But if $\mathbf{A}$ is invertible, then we also have $$\det(\mathbf{M}) = \det(\mathbf{A})\det(\mathbf{D}-\mathbf{CA}^{-1}\mathbf{B}),$$ so $\mathbf{D}-\mathbf{CA}^{-1}\mathbf{B}$ cannot be singular.

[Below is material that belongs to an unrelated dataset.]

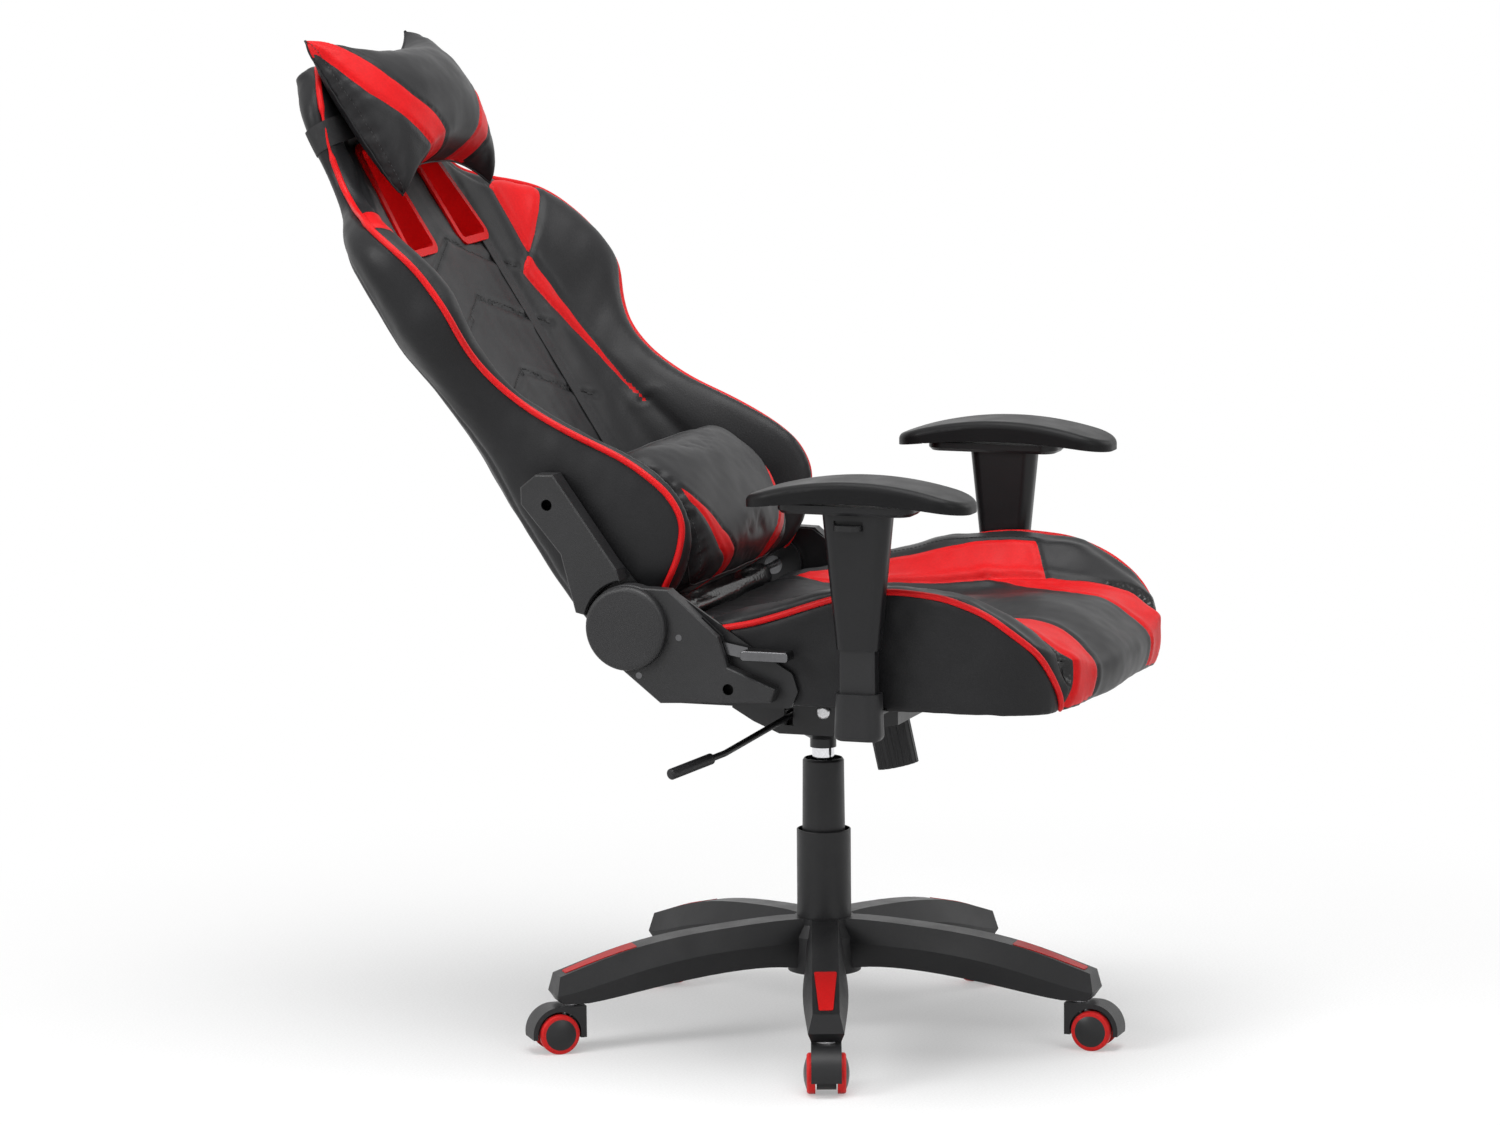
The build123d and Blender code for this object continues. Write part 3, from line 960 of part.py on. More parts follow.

To see this, note first that $$\det\left(\begin{array}{cc} \mathbf{X}& \mathbf{Y}\\ \mathbf{0} & \mathbf{W}\end{array}\right) = \det(\mathbf{X})\det(\mathbf{W})$$ and $$\det\left(\begin{array}{cc} \mathbf{X}&\mathbf{0}\\ \mathbf{Z}&\mathbf{W}\end{array}\right) = \det(\mathbf{X})\det(\mathbf{W}).$$ If $\mathbf{A}$ is invertible, then we have $$\mathbf{M}=\left(\begin{array}{cc} \mathbf{A} & \mathbf{B}\\ \mathbf{C} & \mathbf{D}\end{array}\right) = \left(\begin{array}{cc} \mathbf{A} & \mathbf{0}\\ \mathbf{C} & \mathbf{I} \end{array}\right)\left(\begin{array}{cc} \mathbf{I} & \mathbf{A}^{-1}\mathbf{B}\\ \mathbf{0} & \mathbf{D}-\mathbf{CA}^{-1}\mathbf{B} \end{array}\right),$$ where $\mathbf{I}$ is a suitably sized identity matrix. Since the determinant of a product is the product of the determinants, we get the desired formula.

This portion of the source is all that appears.